Ray Douglas carves pieces of wood one chip at a time
BRODHEAD—In a workshop next to his South Dickey Road house, Ray Douglas starts cutting away pieces of wood with the blade of his chip carving knife.
Sitting in an old leather office chair, Douglas rests the block of wood atop his thigh, pushing down on the 1.5-inch blade with calloused fingertips. He begins cutting tiny pieces of wood from block, quickly brushing them away.
“I've always loved working with wood. I'm a carpenter by trade and grew up on a farm," he said.
After attending a couple woodcarving shows, the 61-year-old got his first exposure to the craft after he enrolled in a one-day carving class in Madison.
"I learned it wasn't as hard as it looks," Douglas said.
Later, while picking up some lumber for carpentry jobs and some carving, an employee at the Monroe saw mill asked Douglas what he was going to do with the carving wood.
When Douglas explained, the man invited him to join the Monroe Swiss Valley Wood Carvers Club, where members primarily do chip carving.
Since then, Douglas has carved several hundred pieces from Christmas tree ornaments to keepsake boxes. He has also joined the Rock River Valley Carvers of Wisconsin, participated in two shows and has won a couple of awards.
On Saturday, Sept. 13, Douglas will be the featured carver of the Rock River group's annual show and sale at the Rock County Fairgrounds. He plans to have a couple dozen pieces on display and for sale.
"If somebody asks, I'll show them (my carving) techniques," he said. "I want to tell people if they think they can't do it, they can. Eight years ago I thought I couldn't do this, but when I tried I could."

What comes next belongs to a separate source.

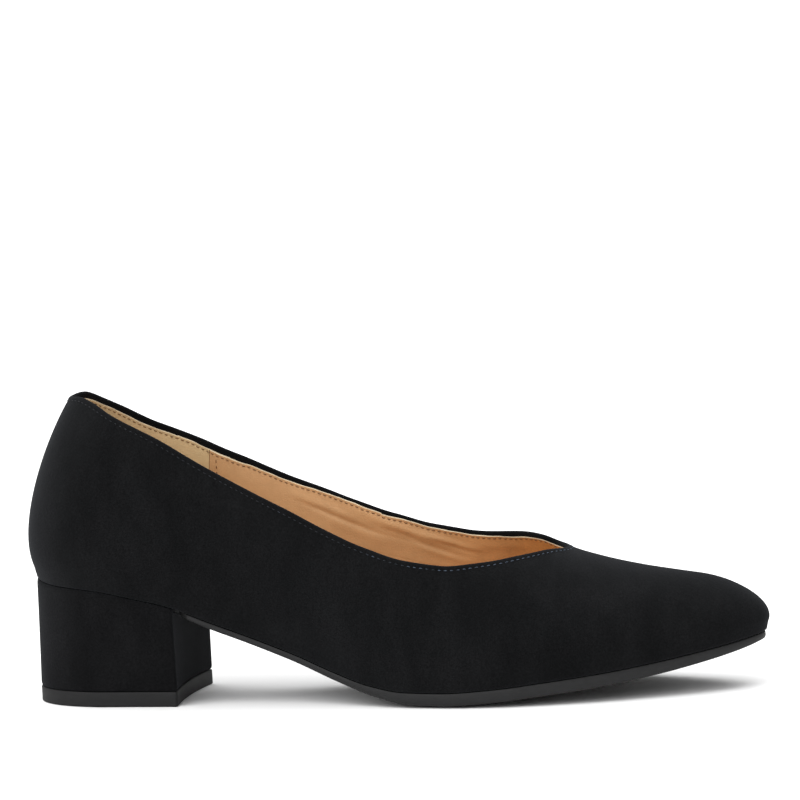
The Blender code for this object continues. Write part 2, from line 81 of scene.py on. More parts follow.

During fall and winter, Douglas spends days carving in his shop when he isn't doing carpentry work. He designs and creates projects from basswood and butternut wood.
One 3-foot circular wall hanging, which adorns his living room wall, took Douglas more than 300 hours to make.
"The patterns took a lot of fooling around and a compass,'' he said of the geometric, nature-themed piece.
"I wanted some bold cuts and lighter cuts so you could look at it at a distance or up close and there would be appealing deep and shallow cuts," he said.
Douglas said his cabinetry background offered no help when he was first learning to carve. However, his knowledge of wood and how wood grain affects projects did.
For example, "the farther north basswood is grown the better the carving wood it will be because it is slower growing and the growth rings are closer together," he said.
Douglas said he carves in a series he describes as an order.
"It's a cutting process. You just got to be gentle," he said.
A detail-oriented and patient person, Douglas enjoys the challenge wood carving poses.
"You're never going to learn anything unless you leave your comfort zone. And if you make a mistake that's how you learn," he said.
Over the years, Douglas has learned not to be so critical of his work.
"When I started, I wanted to correct my mistakes. At some point I eliminated a lot of my mistakes and got pretty good at it," he said.
It's natural for Douglas to make his next piece better than the last.
"When I'm done, I know I've put my best effort into it," he said.